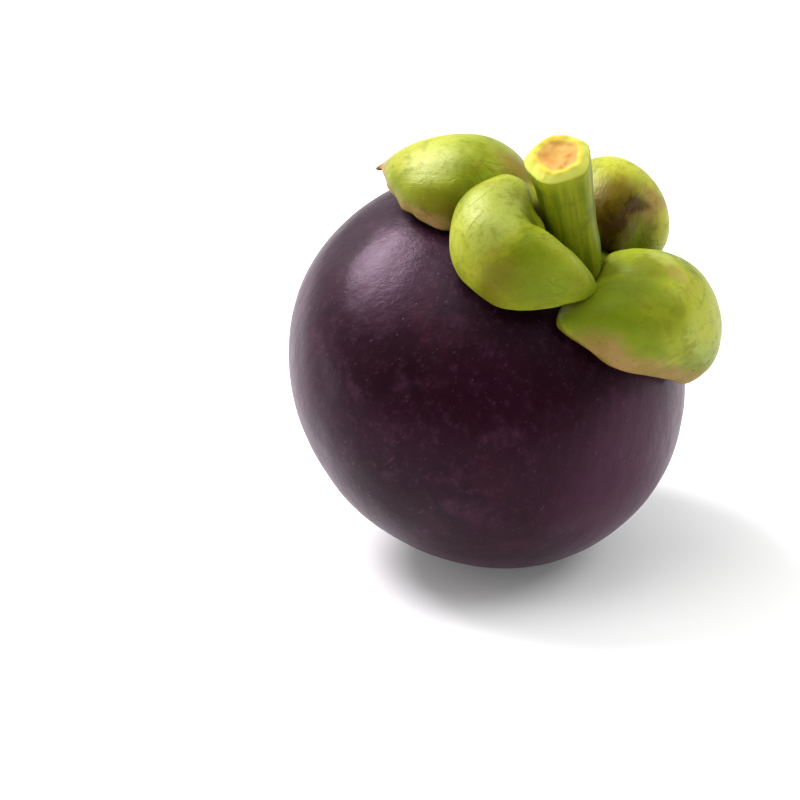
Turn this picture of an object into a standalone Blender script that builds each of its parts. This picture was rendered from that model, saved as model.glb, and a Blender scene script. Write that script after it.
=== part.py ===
"""A whole mangosteen: a flattened round fruit with four cupped sepals, a cut stem and a stigma rosette.

Everything is modelled upright in the fruit's own frame, with its axis along +Z and the stem on top.
The empty named resting_pose then leans the fruit over, as it lies on a table, and puts the centre of
the small flat spot that it rests on at the world's origin. Blender's lengths are in metres, and the
sizes of the sepals are given in millimetres.
"""

import math
from dataclasses import dataclass

import bmesh
import bpy
from mathutils import Matrix, Vector

MM = 0.001
TOUCH_GAP = 0.3 * MM  # kept between two pieces that touch

# The body of the fruit
FRUIT_RADIUS = 30.0 * MM
FRUIT_FLATTENING = 0.87  # its height over its width
FRUIT_SEGMENTS = 64
FRUIT_RINGS = 34

# How it lies: the stem end leans over by LEAN_ANGLE towards LEAN_HEADING, seen from above
LEAN_ANGLE = math.radians(40.9)
LEAN_HEADING = math.radians(-34.8)
REST_SPOT_DEPTH = 0.8 * MM

# The stem, which flares a little at its foot and at its cut end
STEM_FOOT = Vector((-1.6, -1.4, 0.0)) * MM
STEM_RADIUS = 3.6 * MM
STEM_FOOT_RADIUS = 4.4 * MM
STEM_FLARE_FALL = 9.0  # how fast the flare of the foot dies out along the stem
STEM_CUT_RADIUS = 4.25 * MM
STEM_LENGTH = 19.8 * MM
STEM_LEAN = math.radians(41.4)
STEM_HEADING = math.radians(-148.0)
STEM_RIDGES = 5
STEM_RIDGE_DEPTH = 0.035  # as a share of the radius
STEM_BEND_SHARE = 0.25  # share of its length over which it bends from the skin to its lean
STEM_SIDES = 40
STEM_RINGS = 12

# The stigma rosette at the blossom end, with a lobe for each segment of the flesh
STIGMA_LOBES = 7
STIGMA_RADIUS = 6.5 * MM
STIGMA_NOTCH = 0.3  # depth of the notches between lobes, as a share of the radius
STIGMA_THICKNESS = 1.2 * MM
STIGMA_EDGE = 0.35  # height of its rim and depth of its dished middle, as shares of the thickness
STIGMA_DISH = 0.45
STIGMA_ROUNDING = 0.7  # power of the lobes' outline: less is rounder
STIGMA_SIDES = STIGMA_LOBES * 10
STIGMA_RINGS = 12

SEPAL_THICKNESS = 1.3 * MM
SEPAL_CELLS = 16
TIP_SHARPNESS = 30  # power of the cosine round a sepal that its point follows

SHARP_EDGE = math.radians(40)


@dataclass
class Sepal:
    """One cupped sepal: a dome that stands on the skin and arches over from the stem to its margin.

    It is laid out on a map of the skin, in millimetres along the skin from the top of the fruit:
    outward along the sepal's heading, and aside to the left of it.
    """

    name: str
    heading: float  # degrees round the fruit's axis
    crown: tuple  # outward and aside place of the dome's middle
    reaches: tuple  # from there to the margin in eight equal turns, the first outward
    lifts: tuple  # how far the margin stands off the skin, in the same eight turns
    height: float  # of the crown over the skin
    roll: tuple  # degrees that the surface turns through from its crown, outwards and to the stem
    lean: tuple  # how far the crown leans back to the stem, and aside
    bend: float = 0.0  # how strongly the sides curl back round the stem
    tip: float = 0.0  # length of the point at the outer end


SEPALS = (
    Sepal(
        "sepal_front", -106.5, (14.1, -0.8),
        reaches=(7.1, 6.7, 7.2, 9.6, 5.9, 6.4, 11.8, 11.2),
        lifts=(0.4, 1.2, 3.0, 3.4, 2.4, 4.2, 6.4, 3.0),
        height=11.6, roll=(97.0, 90.0), lean=(0.2, -2.2), bend=0.022,
    ),
    Sepal(
        "sepal_right", 34.5, (10.8, -3.2),
        reaches=(13.2, 15.0, 11.2, 8.6, 8.2, 13.8, 12.2, 10.4),
        lifts=(1.6, 1.4, 0.7, 0.7, 0.9, 0.9, 1.0, 0.5),
        height=11.3, roll=(90.0, 55.0), lean=(0.6, -0.6), bend=0.03,
    ),
    Sepal(
        "sepal_back", 106.0, (14.7, 2.0),
        reaches=(9.0, 9.1, 8.7, 8.6, 9.8, 7.4, 9.6, 10.0),
        lifts=(0.4, 0.7, 1.4, 0.9, 0.7, 0.9, 2.8, 0.5),
        height=9.8, roll=(94.0, 78.0), lean=(1.1, 1.2),
    ),
    Sepal(
        "sepal_left", -175.0, (21.5, 2.2),
        reaches=(13.2, 11.8, 10.4, 7.0, 13.5, 10.8, 12.8, 13.2),
        lifts=(4.0, 1.8, 0.4, 0.7, 0.9, 0.8, 0.7, 1.8),
        height=8.0, roll=(88.0, 67.0), lean=(-0.5, 1.7), tip=2.0,
    ),
)


def skin_radius(polar):
    """Distance of the skin from the fruit's centre, at an angle from the stem."""
    return FRUIT_RADIUS / math.hypot(math.sin(polar), math.cos(polar) / FRUIT_FLATTENING)


def skin_point(polar, around):
    radius = skin_radius(polar)
    return Vector((
        radius * math.sin(polar) * math.cos(around),
        radius * math.sin(polar) * math.sin(around),
        radius * math.cos(polar),
    ))


def over_skin(polar, around, height):
    """A point at a height over the skin, measured square to it."""
    point = skin_point(polar, around)
    normal = Vector((point.x, point.y, point.z / FRUIT_FLATTENING**2)).normalized()
    return point + normal * height


def smooth_around(values, around):
    """The value at any turn, on a smooth closed curve through the given ones at equal turns."""
    step = around / (2 * math.pi) * len(values)
    start = math.floor(step)
    part = step - start
    before, here, after, beyond = (values[(start + i) % len(values)] for i in (-1, 0, 1, 2))
    return 0.5 * (
        2 * here
        + (after - before) * part
        + (2 * before - 5 * here + 4 * after - beyond) * part**2
        + (3 * here - before - 3 * after + beyond) * part**3
    )


def sepal_point(sepal, x, y):
    """Where a point of the unit disc goes: its middle to the crown, and its rim to the margin."""
    out_share = math.hypot(x, y)
    around = math.atan2(y, x)
    stemward = 0.5 - 0.5 * math.cos(around)
    roll = math.radians(sepal.roll[0] + (sepal.roll[1] - sepal.roll[0]) * stemward)
    turn = out_share * roll
    rise = (math.cos(turn) - math.cos(roll)) / (1 - math.cos(roll))
    spread = math.sin(turn) / math.sin(min(roll, math.pi / 2)) * smooth_around(sepal.reaches, around)
    spread += sepal.tip * max(0.0, math.cos(around)) ** TIP_SHARPNESS * out_share**4

    aside = spread * math.sin(around)
    outward = spread * math.cos(around) - sepal.bend * aside**2
    outward += sepal.crown[0] - sepal.lean[0] * rise
    aside += sepal.crown[1] + sepal.lean[1] * rise
    height = sepal.height * rise + smooth_around(sepal.lifts, around) * out_share**2

    polar = math.hypot(outward, aside) * MM / FRUIT_RADIUS
    heading = math.radians(sepal.heading) + math.atan2(aside, outward)
    return over_skin(polar, heading, height * MM + TOUCH_GAP)


def disc_from_square(x, y):
    """Spreads a square grid over the unit disc."""
    return x * math.sqrt(1 - y * y / 2), y * math.sqrt(1 - x * x / 2)


def material(name, colour, roughness):
    made = bpy.data.materials.new(name)
    made.use_nodes = True
    shader = made.node_tree.nodes["Principled BSDF"]
    shader.inputs["Base Color"].default_value = (*colour, 1.0)
    shader.inputs["Roughness"].default_value = roughness
    shader.inputs["Metallic"].default_value = 0.0
    return made


def add_object(name, mesh, collection, finish, parent):
    obj = bpy.data.objects.new(name, mesh)
    mesh.materials.append(finish)
    obj.parent = parent
    collection.objects.link(obj)
    return obj


def finished_mesh(bm, name):
    bmesh.ops.recalc_face_normals(bm, faces=bm.faces)
    mesh = bpy.data.meshes.new(name)
    bm.to_mesh(mesh)
    bm.free()
    mesh.shade_smooth()
    mesh.set_sharp_from_angle(angle=SHARP_EDGE)
    return mesh


def body_mesh(down):
    """The round body with its rest spot cut flat, and the middle of that spot."""
    bm = bmesh.new()
    bmesh.ops.create_uvsphere(bm, u_segments=FRUIT_SEGMENTS, v_segments=FRUIT_RINGS, radius=1.0)
    for vert in bm.verts:
        vert.co *= skin_radius(vert.co.angle(Vector((0, 0, 1))))
    lowest = max(vert.co.dot(down) for vert in bm.verts)
    cut = bmesh.ops.bisect_plane(
        bm,
        geom=bm.verts[:] + bm.edges[:] + bm.faces[:],
        plane_co=down * (lowest - REST_SPOT_DEPTH),
        plane_no=down,
        clear_outer=True,
    )
    rim = [edge for edge in cut["geom_cut"] if isinstance(edge, bmesh.types.BMEdge)]
    bmesh.ops.contextual_create(bm, geom=rim)
    corners = {vert for edge in rim for vert in edge.verts}
    middle = sum((vert.co for vert in corners), Vector()) / len(corners)
    return finished_mesh(bm, "fruit_body"), middle


def sepal_mesh(sepal):
    bm = bmesh.new()
    bmesh.ops.create_grid(bm, x_segments=SEPAL_CELLS, y_segments=SEPAL_CELLS, size=1.0)
    for vert in bm.verts:
        vert.co = sepal_point(sepal, *disc_from_square(vert.co.x, vert.co.y))
    return finished_mesh(bm, sepal.name)


def stem_radius(share):
    """The stem's radius at a share of its length, from its foot to its cut end."""
    foot_flare = (STEM_FOOT_RADIUS - STEM_RADIUS) * math.exp(-STEM_FLARE_FALL * share)
    return STEM_RADIUS + foot_flare + (STEM_CUT_RADIUS - STEM_RADIUS) * share**3


def stem_mesh():
    """A ridged tube that starts square on the skin and bends over to its lean."""
    bm = bmesh.new()
    cone = bmesh.ops.create_cone(
        bm, cap_ends=True, segments=STEM_SIDES, radius1=1.0, radius2=1.0, depth=1.0
    )
    bmesh.ops.translate(bm, verts=cone["verts"], vec=(0, 0, 0.5))
    for ring in range(1, STEM_RINGS):
        bmesh.ops.bisect_plane(
            bm,
            geom=bm.verts[:] + bm.edges[:] + bm.faces[:],
            plane_co=(0, 0, ring / STEM_RINGS),
            plane_no=(0, 0, 1),
        )
    lean_axis = Vector((-math.sin(STEM_HEADING), math.cos(STEM_HEADING), 0))
    direction = Matrix.Rotation(STEM_LEAN, 3, lean_axis) @ Vector((0, 0, 1))
    foot = STEM_FOOT + Vector((0, 0, FRUIT_RADIUS * FRUIT_FLATTENING + TOUCH_GAP))
    for vert in bm.verts:
        share = vert.co.z
        around = math.atan2(vert.co.y, vert.co.x)
        radius = stem_radius(share) * (1 + STEM_RIDGE_DEPTH * math.cos(STEM_RIDGES * around))
        flat = Vector((radius * math.cos(around), radius * math.sin(around), 0))
        lean = Matrix.Rotation(STEM_LEAN * min(1.0, share / STEM_BEND_SHARE), 3, lean_axis)
        vert.co = foot + direction * STEM_LENGTH * share + lean @ flat
    return finished_mesh(bm, "stem")


def stigma_mesh():
    """A thin rosette of rounded lobes, dished in its middle, which lies on the skin."""
    bm = bmesh.new()
    bmesh.ops.create_uvsphere(bm, u_segments=STIGMA_SIDES, v_segments=STIGMA_RINGS, radius=1.0)
    for vert in bm.verts:
        out_share = min(1.0, math.hypot(vert.co.x, vert.co.y))
        around = math.atan2(vert.co.y, vert.co.x)
        lobe = abs(math.cos(STIGMA_LOBES * around / 2)) ** STIGMA_ROUNDING
        reach = STIGMA_RADIUS * out_share * (1 - STIGMA_NOTCH * (1 - lobe) * out_share)
        top = STIGMA_EDGE + (1 - STIGMA_EDGE) * vert.co.z - STIGMA_DISH * (1 - out_share)
        share = top if vert.co.z > 0 else STIGMA_EDGE * (1 + vert.co.z)
        height = STIGMA_THICKNESS * share
        vert.co = over_skin(math.pi - reach / FRUIT_RADIUS, around, height + TOUCH_GAP)
    return finished_mesh(bm, "stigma_rosette")


def main():
    for obj in list(bpy.data.objects):
        bpy.data.objects.remove(obj)
    collection = bpy.data.collections.new("mangosteen")
    bpy.context.scene.collection.children.link(collection)

    pose = bpy.data.objects.new("resting_pose", None)
    collection.objects.link(pose)
    lean = Matrix.Rotation(LEAN_HEADING, 4, "Z") @ Matrix.Rotation(LEAN_ANGLE, 4, "Y")
    down = lean.to_3x3().transposed() @ Vector((0, 0, -1))

    rind = material("purple_rind", (0.055, 0.022, 0.045), 0.38)
    green = material("sepal_green", (0.36, 0.46, 0.07), 0.45)
    stalk = material("stem_green", (0.36, 0.44, 0.06), 0.45)
    scar = material("stigma_brown", (0.10, 0.05, 0.035), 0.7)

    body, rest_spot = body_mesh(down)
    add_object("fruit_body", body, collection, rind, pose)
    for sepal in SEPALS:
        obj = add_object(sepal.name, sepal_mesh(sepal), collection, green, pose)
        shell = obj.modifiers.new("thickness", "SOLIDIFY")
        shell.thickness = SEPAL_THICKNESS
        shell.offset = -1.0
    add_object("stem", stem_mesh(), collection, stalk, pose)
    add_object("stigma_rosette", stigma_mesh(), collection, scar, pose)
    pose.matrix_world = Matrix.Translation(-(lean @ rest_spot)) @ lean


main()
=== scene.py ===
"""A whole mangosteen on a pale table: its waxy rind, cupped sepals, cut stem and stigma rosette.

The pieces are grown upright in the fruit's own frame, in millimetres, with the stem on top, and are
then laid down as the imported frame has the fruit. Textures follow the "place" attribute, which keeps
each point's spot on the upright fruit in centimetres.
"""

import logging
from dataclasses import dataclass, field
from enum import Enum
from math import atan2, cos, degrees, exp, floor, hypot, pi, radians, sin, sqrt

import bpy
from mathutils import Matrix, Vector, noise

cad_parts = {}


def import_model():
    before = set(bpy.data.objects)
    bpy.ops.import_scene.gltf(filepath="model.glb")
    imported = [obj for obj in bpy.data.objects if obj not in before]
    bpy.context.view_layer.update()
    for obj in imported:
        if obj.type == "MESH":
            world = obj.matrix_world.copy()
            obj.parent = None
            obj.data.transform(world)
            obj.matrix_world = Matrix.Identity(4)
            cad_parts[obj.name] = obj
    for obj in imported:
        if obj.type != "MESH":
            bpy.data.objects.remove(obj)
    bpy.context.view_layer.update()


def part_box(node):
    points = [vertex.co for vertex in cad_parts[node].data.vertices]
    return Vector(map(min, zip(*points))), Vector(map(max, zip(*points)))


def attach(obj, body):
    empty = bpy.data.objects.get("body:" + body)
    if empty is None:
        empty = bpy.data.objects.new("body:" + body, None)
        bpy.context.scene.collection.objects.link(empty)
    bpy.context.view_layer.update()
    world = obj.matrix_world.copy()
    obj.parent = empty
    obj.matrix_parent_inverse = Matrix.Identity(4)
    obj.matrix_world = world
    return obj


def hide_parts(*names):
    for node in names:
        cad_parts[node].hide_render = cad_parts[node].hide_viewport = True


MM = 0.001
PER_CM = 0.1  # centimetres in a millimetre
SHARP_STEP = 0.02  # the width of a step that is nearly an edge
SPECK_CORE = 0.4  # the part of a speck that has its full strength
BODY = "root"

Pair = tuple[float, float]
Triple = tuple[float, float, float]
Colour = Triple  # linear red, green and blue
Socket = bpy.types.NodeSocket

log = logging.getLogger("mangosteen")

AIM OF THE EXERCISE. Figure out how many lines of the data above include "laid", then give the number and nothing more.

EXERCISE RESULT. 2